- _Information shown_:
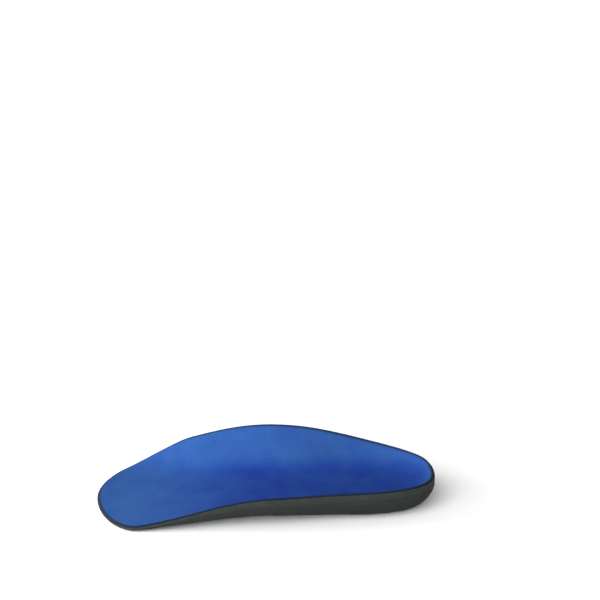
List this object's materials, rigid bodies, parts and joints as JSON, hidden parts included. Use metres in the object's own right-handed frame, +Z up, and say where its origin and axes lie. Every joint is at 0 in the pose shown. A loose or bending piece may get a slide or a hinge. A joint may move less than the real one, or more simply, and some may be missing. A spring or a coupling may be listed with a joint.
{
  "type": "cushioned insole",
  "caption": "Cushioned three-quarter shoe insole with a deep heel cup, a high inner arch and a textile cover.",
  "frame": {"origin": "on the ground, under the middle of the insole's outline", "axes": "+Y to the toes, +X to the inner side of the left foot, +Z up, out of the top cover"},
  "size_m": [0.0772, 0.174, 0.0303],
  "materials": {
    "cover_textile": "matt fine-knit textile, blue",
    "cushion_foam": "closed-cell foam, cut edge, dark grey",
    "shell_plastic": "satin moulded plastic",
    "pad_gel": "soft shock-absorbing elastomer",
    "base_foam": "ground firm closed-cell foam, dark grey"
  },
  "bodies": {
    "root": {"top_cover": "cover_textile", "cushion_foam": "cushion_foam", "support_shell": "shell_plastic", "heel_pad": "pad_gel", "base": "base_foam"}
  },
  "joints": []
}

- _What is needed_: Please repeat the listing above in full and exactly.

- _Solved exercise_:
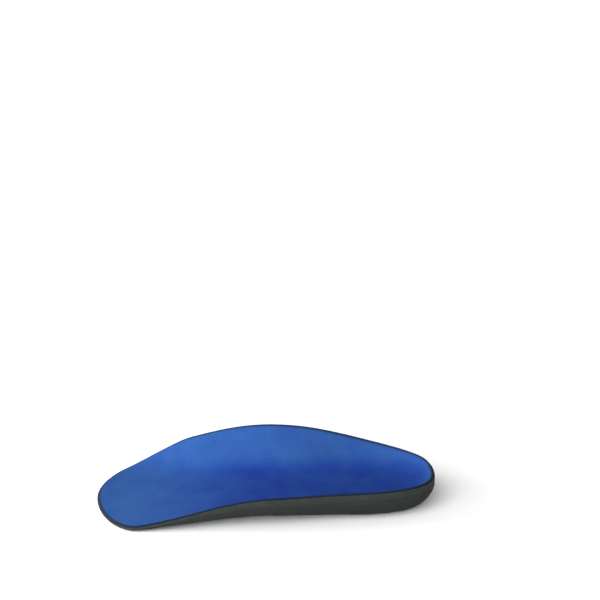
List this object's materials, rigid bodies, parts and joints as JSON, hidden parts included. Use metres in the object's own right-handed frame, +Z up, and say where its origin and axes lie. Every joint is at 0 in the pose shown. A loose or bending piece may get a slide or a hinge. A joint may move less than the real one, or more simply, and some may be missing. A spring or a coupling may be listed with a joint.
{
  "type": "cushioned insole",
  "caption": "Cushioned three-quarter shoe insole with a deep heel cup, a high inner arch and a textile cover.",
  "frame": {"origin": "on the ground, under the middle of the insole's outline", "axes": "+Y to the toes, +X to the inner side of the left foot, +Z up, out of the top cover"},
  "size_m": [0.0772, 0.174, 0.0303],
  "materials": {
    "cover_textile": "matt fine-knit textile, blue",
    "cushion_foam": "closed-cell foam, cut edge, dark grey",
    "shell_plastic": "satin moulded plastic",
    "pad_gel": "soft shock-absorbing elastomer",
    "base_foam": "ground firm closed-cell foam, dark grey"
  },
  "bodies": {
    "root": {"top_cover": "cover_textile", "cushion_foam": "cushion_foam", "support_shell": "shell_plastic", "heel_pad": "pad_gel", "base": "base_foam"}
  },
  "joints": []
}